#### [SHORT TASK]
Reproduce exactly the line in which "obj.parent = empty" occurs and all the lines after it, ending with the last line.

#### [DATA EXCERPT]
++++++++

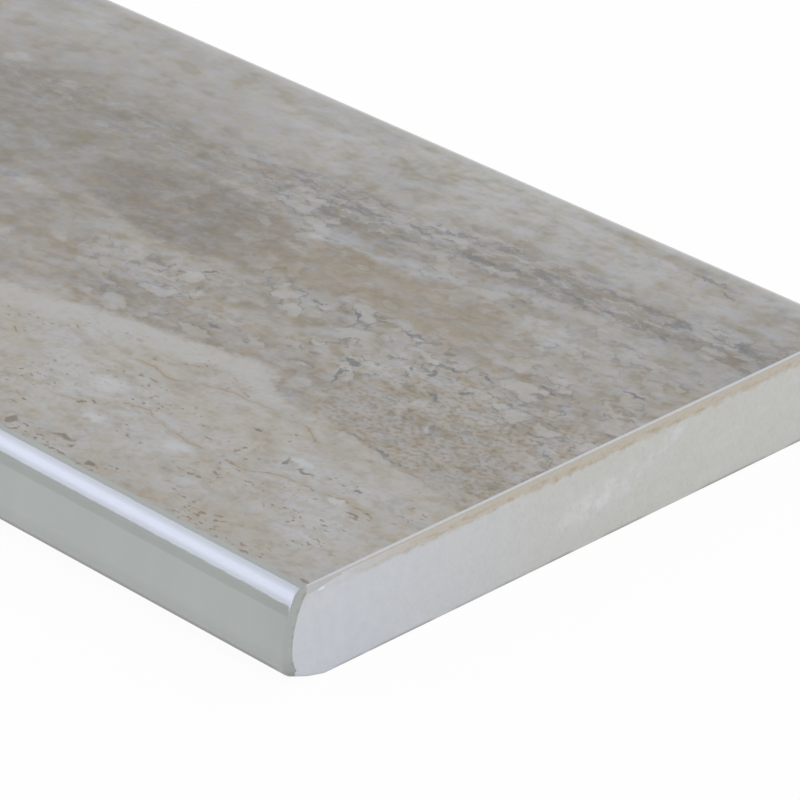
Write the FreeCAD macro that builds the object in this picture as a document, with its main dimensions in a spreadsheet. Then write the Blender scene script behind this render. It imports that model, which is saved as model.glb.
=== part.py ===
# A bullnose trim tile of glazed porcelain: a strip 3 in wide and 18 in long whose front long edge is
# ground to a rounded nose and glazed over, to finish the edge of a tiled floor, wall or worktop.
#
# The tile is one fired piece. It lies face up on its bed. X runs along the tile, the nose faces -Y,
# the straight edge that butts against the field tile faces +Y, and Z is up from the bed.
# The origin is at the middle of the bed. Lengths are in millimetres and angles in degrees.

import FreeCAD, Part
import math
import os

import Sketcher

TILE_NODE = "bullnose_tile"

SIZES = (
    # the blank
    ("tile_length", 457.2, "end to end, 18 in"),
    ("tile_width", 76.2, "front of the nose to the straight edge, 3 in"),
    ("tile_thickness", 10.0, "bed to printed face"),
    # the ground nose, from the face round to the bed
    ("shoulder_radius", 1.6, "where the face turns over into the nose"),
    ("nose_radius", 11.0, "the long, nearly upright curve of the nose"),
    ("belly_height", 3.6, "height of the nose's furthest point"),
    ("heel_radius", 4.6, "where the nose turns back in under the belly"),
    ("heel_round", 1.2, "the worn corner between heel and bevel"),
    ("bevel_reach", 4.8, "nose's furthest point to the start of the bed"),
    ("bevel_angle", 13.0, "slope of the bevel under the heel"),
    # edges softened in the press and by the run of the glaze
    ("glaze_arris", 0.5, "round where the face and nose meet the ends and straight edge"),
    ("bed_arris", 0.3, "bevel where the ends and straight edge meet the bed"),
    # the keyed back: shallow square cells between raised ribs
    ("key_cell", 12.0, "side of one cell at the bed"),
    ("key_rib", 3.0, "width of the ribs between cells"),
    ("key_depth", 0.6, "depth of a cell"),
    ("key_draft", 30.0, "slope of a cell's walls, off upright"),
    ("key_border", 9.0, "least width of plain bed outside the cells"),
)


def make_sheet(doc):
    """The driving sizes, one to a row: its name, its value and what it measures."""
    sheet = doc.addObject("Spreadsheet::Sheet", "Sizes")
    for row, (name, value, meaning) in enumerate(SIZES, start=1):
        sheet.set(f"A{row}", name)
        sheet.set(f"B{row}", str(value))
        sheet.set(f"C{row}", meaning)
        sheet.setAlias(f"B{row}", name)
    doc.recompute()
    return sheet


def sketch_on(body, role, name):
    """An empty sketch on one of the body's own origin planes."""
    plane = next(feature for feature in body.Origin.OriginFeatures if feature.Role == role)
    sketch = body.newObject("Sketcher::SketchObject", name)
    sketch.AttachmentSupport = (plane, "")
    sketch.MapMode = "FlatFace"
    return sketch


def bind(sketch, constraint, name, formula):
    """Adds a dimension to the sketch under a name and drives it from the sheet."""
    sketch.renameConstraint(sketch.addConstraint(constraint), name)
    sketch.setExpression(f"Constraints.{name}", formula)


def profile_points(sheet):
    """Centres and joints of the section, worked out from the sheet, as (Y, Z) points."""
    front, back = -sheet.tile_width / 2, sheet.tile_width / 2
    top, belly = sheet.tile_thickness, sheet.belly_height
    points = {
        "bed_back": (back, 0),
        "face_back": (back, top),
        "belly": (front, belly),
        "nose_centre": (front + sheet.nose_radius, belly),
        "heel_centre": (front + sheet.heel_radius, belly),
        "bed_front": (front + sheet.bevel_reach, 0),
    }
    # The shoulder lies inside the nose curve and touches both it and the face.
    shoulder, nose = sheet.shoulder_radius, sheet.nose_radius
    rise = top - shoulder - belly
    run = math.sqrt((nose - shoulder) ** 2 - rise**2)
    points["shoulder_centre"] = (points["nose_centre"][0] - run, top - shoulder)
    points["face_front"] = (points["shoulder_centre"][0], top)
    lean = math.atan2(rise, -run)
    points["shoulder_end"] = (
        points["nose_centre"][0] + nose * math.cos(lean),
        belly + nose * math.sin(lean),
    )
    # The worn corner lies inside the heel curve and touches both it and the bevel.
    slope, worn = math.radians(sheet.bevel_angle), sheet.heel_round
    along = (-math.cos(slope), math.sin(slope))
    inward = (math.sin(slope), math.cos(slope))
    from_heel = (
        points["bed_front"][0] + worn * inward[0] - points["heel_centre"][0],
        worn * inward[1] - belly,
    )
    half = along[0] * from_heel[0] + along[1] * from_heel[1]
    gap = sheet.heel_radius - worn
    reach = -half + math.sqrt(half**2 - (from_heel[0] ** 2 + from_heel[1] ** 2 - gap**2))
    points["bevel_top"] = (points["bed_front"][0] + reach * along[0], reach * along[1])
    points["worn_centre"] = (
        points["bevel_top"][0] + worn * inward[0],
        points["bevel_top"][1] + worn * inward[1],
    )
    lean = math.atan2(
        points["worn_centre"][1] - belly, points["worn_centre"][0] - points["heel_centre"][0]
    )
    points["heel_end"] = (
        points["heel_centre"][0] + sheet.heel_radius * math.cos(lean),
        belly + sheet.heel_radius * math.sin(lean),
    )
    return {name: FreeCAD.Vector(y, z, 0) for name, (y, z) in points.items()}


def arc(centre, start, end):
    """The arc round centre, counter-clockwise from start to end."""
    circle = Part.Circle(centre, FreeCAD.Vector(0, 0, 1), (start - centre).Length)
    angles = [math.atan2(p.y - centre.y, p.x - centre.x) for p in (start, end)]
    return Part.ArcOfCircle(circle, *angles)


def draw_profile(body, sheet, at):
    """The tile's section: bed, straight edge, face, shoulder, nose, heel, worn corner and bevel."""
    sketch = sketch_on(body, "YZ_Plane", "TileSection")
    bed, straight_edge, face, shoulder, nose, heel, worn, bevel = sketch.addGeometry(
        [
            Part.LineSegment(at["bed_front"], at["bed_back"]),
            Part.LineSegment(at["bed_back"], at["face_back"]),
            Part.LineSegment(at["face_back"], at["face_front"]),
            arc(at["shoulder_centre"], at["face_front"], at["shoulder_end"]),
            arc(at["nose_centre"], at["shoulder_end"], at["belly"]),
            arc(at["heel_centre"], at["belly"], at["heel_end"]),
            arc(at["worn_centre"], at["heel_end"], at["bevel_top"]),
            Part.LineSegment(at["bevel_top"], at["bed_front"]),
        ],
        False,
    )
    start, end, centre = 1, 2, 3
    origin = (-1, 1)
    x_axis = -1
    for first, second in ((bed, straight_edge), (straight_edge, face), (bevel, bed)):
        sketch.addConstraint(Sketcher.Constraint("Coincident", first, end, second, start))
    for first, second in (
        (face, shoulder),
        (shoulder, nose),
        (nose, heel),
        (heel, worn),
        (worn, bevel),
    ):
        sketch.addConstraint(Sketcher.Constraint("Tangent", first, end, second, start))
    sketch.addConstraint(Sketcher.Constraint("Horizontal", bed))
    sketch.addConstraint(Sketcher.Constraint("Vertical", straight_edge))
    sketch.addConstraint(Sketcher.Constraint("Horizontal", face))
    sketch.addConstraint(Sketcher.Constraint("PointOnObject", bed, start, x_axis))
    sketch.addConstraint(Sketcher.Constraint("Horizontal", nose, centre, nose, end))
    half_width = sheet.tile_width / 2
    for constraint, name, formula in (
        (("DistanceX", *origin, bed, end, half_width), "back", "Sizes.tile_width / 2"),
        (("DistanceX", nose, end, *origin, half_width), "front", "Sizes.tile_width / 2"),
        (
            ("DistanceY", straight_edge, start, straight_edge, end, sheet.tile_thickness),
            "thickness",
            "Sizes.tile_thickness",
        ),
        (("DistanceY", *origin, nose, end, sheet.belly_height), "belly", "Sizes.belly_height"),
        (("Radius", shoulder, sheet.shoulder_radius), "shoulder", "Sizes.shoulder_radius"),
        (("Radius", nose, sheet.nose_radius), "nose", "Sizes.nose_radius"),
        (("Radius", heel, sheet.heel_radius), "heel", "Sizes.heel_radius"),
        (("Radius", worn, sheet.heel_round), "worn", "Sizes.heel_round"),
        (
            ("DistanceX", nose, end, bevel, end, sheet.bevel_reach),
            "reach",
            "Sizes.bevel_reach",
        ),
        (
            ("Angle", bevel, -math.radians(sheet.bevel_angle)),
            "slope",
            "-Sizes.bevel_angle * 1 deg",
        ),
    ):
        bind(sketch, Sketcher.Constraint(*constraint), name, formula)
    return sketch


def press_blank(body, profile):
    """The section drawn out along X to the tile's length, half to each side of the origin."""
    blank = body.newObject("PartDesign::Pad", "Blank")
    blank.Profile = profile
    blank.SideType = "Symmetric"
    blank.setExpression("Length", "Sizes.tile_length")
    return blank


def edges_where(feature, wanted):
    """The names of the feature's edges whose middle and ends all pass the test."""
    names = []
    for number, edge in enumerate(feature.Shape.Edges, start=1):
        first, last = edge.ParameterRange
        probes = [edge.valueAt(first + share * (last - first)) for share in (0.0, 0.5, 1.0)]
        if all(wanted(point) for point in probes):
            names.append(f"Edge{number}")
    return names


def soften_edges(doc, body, sheet, at, blank):
    """Bevels the bed's edges at the ends and back, and rounds the glazed ones above them."""
    end, back = sheet.tile_length / 2, sheet.tile_width / 2
    top, front = sheet.tile_thickness, at["face_front"].x
    heel_height = at["heel_end"].y
    close = 1e-4

    def at_an_end(point):
        return abs(abs(point.x) - end) < close

    def at_the_back(point):
        return abs(point.y - back) < close

    def glazed(point):
        on_face = abs(point.z - top) < close
        on_nose = point.y < front + close and point.z > heel_height - close
        return (at_an_end(point) and (on_face or on_nose)) or (at_the_back(point) and on_face)

    def bedded(point):
        return abs(point.z) < close and (at_an_end(point) or at_the_back(point))

    bed = body.newObject("PartDesign::Chamfer", "BedArris")
    bed.Base = (blank, edges_where(blank, bedded))
    bed.setExpression("Size", "Sizes.bed_arris")
    doc.recompute()
    glaze = body.newObject("PartDesign::Fillet", "GlazeArris")
    glaze.Base = (bed, edges_where(bed, glazed))
    glaze.setExpression("Radius", "Sizes.glaze_arris")
    doc.recompute()
    return glaze


def draw_cell(body, pitch, counts):
    """One square cell of the keyed back, placed at the first corner of the pattern."""
    sketch = sketch_on(body, "XY_Plane", "KeyCell")
    corners = [FreeCAD.Vector(x, y, 0) for x, y in ((-1, -1), (1, -1), (1, 1), (-1, 1))]
    sides = sketch.addGeometry(
        [Part.LineSegment(corners[i - 1], corners[i]) for i in range(4)], False
    )
    start, end = 1, 2
    origin = (-1, 1)
    for i in range(4):
        sketch.addConstraint(Sketcher.Constraint("Coincident", sides[i - 1], end, sides[i], start))
    left, front, right, back = sides
    for side in (left, right):
        sketch.addConstraint(Sketcher.Constraint("Vertical", side))
    for side in (front, back):
        sketch.addConstraint(Sketcher.Constraint("Horizontal", side))
    sketch.addConstraint(Sketcher.Constraint("Equal", left, front))
    sketch.addConstraint(Sketcher.Constraint("Symmetric", front, start, right, end, *origin))
    bind(
        sketch, Sketcher.Constraint("DistanceX", front, start, front, end, 2), "side", "Sizes.key_cell"
    )
    for axis, count in zip("xy", counts):
        sketch.setExpression(f"AttachmentOffset.Base.{axis}", f"-({count} - 1) * {pitch} / 2")
    return sketch


def key_back(doc, body):
    """Sinks the cells of the keyed back, as many as fit inside the plain border."""
    pitch = "(Sizes.key_cell + Sizes.key_rib)"
    counts = [
        f"floor(({side} - 2 * Sizes.key_border + Sizes.key_rib) / {pitch})"
        for side in ("Sizes.tile_length", "Sizes.tile_width")
    ]
    cell = body.newObject("PartDesign::Pocket", "FirstCell")
    cell.Profile = draw_cell(body, pitch, counts)
    cell.Reversed = True
    cell.setExpression("Length", "Sizes.key_depth")
    cell.setExpression("TaperAngle", "-Sizes.key_draft")
    doc.recompute()
    cells = body.newObject("PartDesign::LinearPattern", "KeyedBack")
    cells.Originals = [cell]
    axes = {feature.Role: feature for feature in body.Origin.OriginFeatures}
    cells.Direction = (axes["X_Axis"], [""])
    cells.Direction2 = (axes["Y_Axis"], [""])
    cells.Mode = cells.Mode2 = "Extent"
    cells.setExpression("Occurrences", counts[0])
    cells.setExpression("Occurrences2", counts[1])
    cells.setExpression("Length", f"({counts[0]} - 1) * {pitch}")
    cells.setExpression("Length2", f"({counts[1]} - 1) * {pitch}")
    body.Tip = cells
    doc.recompute()
    return cells


def check(doc, solids):
    """Stops with a plain message if a feature failed or a finished piece isn't a sound solid."""
    failed = [o.Name for o in doc.Objects if {"Invalid", "Error"} & set(o.State)]
    if failed:
        raise RuntimeError(f"these objects failed: {failed}")
    for piece in solids:
        shape = piece.Shape
        if shape.isNull() or not shape.isValid() or len(shape.Solids) != 1:
            raise RuntimeError(f"{piece.Label} isn't one sound solid")


def main():
    doc = FreeCAD.newDocument("BullnoseTile")
    sheet = make_sheet(doc)
    tile = doc.addObject("PartDesign::Body", "Tile")
    tile.Label = TILE_NODE
    at = profile_points(sheet)
    blank = press_blank(tile, draw_profile(tile, sheet, at))
    doc.recompute()
    softened = soften_edges(doc, tile, sheet, at, blank)
    keyed = key_back(doc, tile)
    check(doc, [tile])
    if not keyed.Shape.Volume < softened.Shape.Volume < blank.Shape.Volume:
        raise RuntimeError("a cut took nothing away")
    os.makedirs("parts", exist_ok=True)
    tile.Shape.exportStep(f"parts/{TILE_NODE}.step")
    box = tile.Shape.optimalBoundingBox(False)
    print(f"{TILE_NODE}: {box.XLength:.2f} x {box.YLength:.2f} x {box.ZLength:.2f} mm,")
    print(f"{tile.Shape.Volume / 1000:.1f} cm3, {len(tile.Shape.Faces)} faces")


main()
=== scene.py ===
# A bullnose trim tile of glazed porcelain, face up on a white ground, seen from above its near end.
# X runs along the tile, the rounded nose faces -Y and the printed face looks up. Sizes are in
# millimetres and are turned to metres where they are used.

import math

import bmesh
import bpy
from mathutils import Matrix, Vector


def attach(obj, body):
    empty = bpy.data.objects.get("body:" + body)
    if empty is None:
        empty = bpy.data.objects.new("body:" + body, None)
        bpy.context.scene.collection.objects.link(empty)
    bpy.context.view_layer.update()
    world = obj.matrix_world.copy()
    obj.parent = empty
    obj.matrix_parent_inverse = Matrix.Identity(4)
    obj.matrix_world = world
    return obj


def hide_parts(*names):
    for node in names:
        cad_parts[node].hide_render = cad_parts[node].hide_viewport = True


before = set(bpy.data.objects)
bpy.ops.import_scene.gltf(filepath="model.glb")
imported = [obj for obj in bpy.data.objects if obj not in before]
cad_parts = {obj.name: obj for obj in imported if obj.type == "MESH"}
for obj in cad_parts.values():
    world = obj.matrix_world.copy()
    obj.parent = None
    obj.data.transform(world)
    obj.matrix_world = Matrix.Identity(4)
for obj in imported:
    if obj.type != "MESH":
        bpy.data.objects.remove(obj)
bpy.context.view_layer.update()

MM = 0.001


# The camera stands above the near end, off the nose's side, and looks along the tile from about
# half a metre with a long lens. Its place was solved from the tile's straight edges.
CAMERA_PLACE = (519.88, -303.442, 238.564)
CAMERA_DEGREES = (62.073, 0, 46.177)
CAMERA_LENS = 230.4
CAMERA_SENSOR = 36
SEEN_FROM, SEEN_TO = 20, 20000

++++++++

#### [SOLUTION TO THIS PROBLEM]
    obj.parent = empty
    obj.matrix_parent_inverse = Matrix.Identity(4)
    obj.matrix_world = world
    return obj


def hide_parts(*names):
    for node in names:
        cad_parts[node].hide_render = cad_parts[node].hide_viewport = True


before = set(bpy.data.objects)
bpy.ops.import_scene.gltf(filepath="model.glb")
imported = [obj for obj in bpy.data.objects if obj not in before]
cad_parts = {obj.name: obj for obj in imported if obj.type == "MESH"}
for obj in cad_parts.values():
    world = obj.matrix_world.copy()
    obj.parent = None
    obj.data.transform(world)
    obj.matrix_world = Matrix.Identity(4)
for obj in imported:
    if obj.type != "MESH":
        bpy.data.objects.remove(obj)
bpy.context.view_layer.update()

MM = 0.001


# The camera stands above the near end, off the nose's side, and looks along the tile from about
# half a metre with a long lens. Its place was solved from the tile's straight edges.
CAMERA_PLACE = (519.88, -303.442, 238.564)
CAMERA_DEGREES = (62.073, 0, 46.177)
CAMERA_LENS = 230.4
CAMERA_SENSOR = 36
SEEN_FROM, SEEN_TO = 20, 20000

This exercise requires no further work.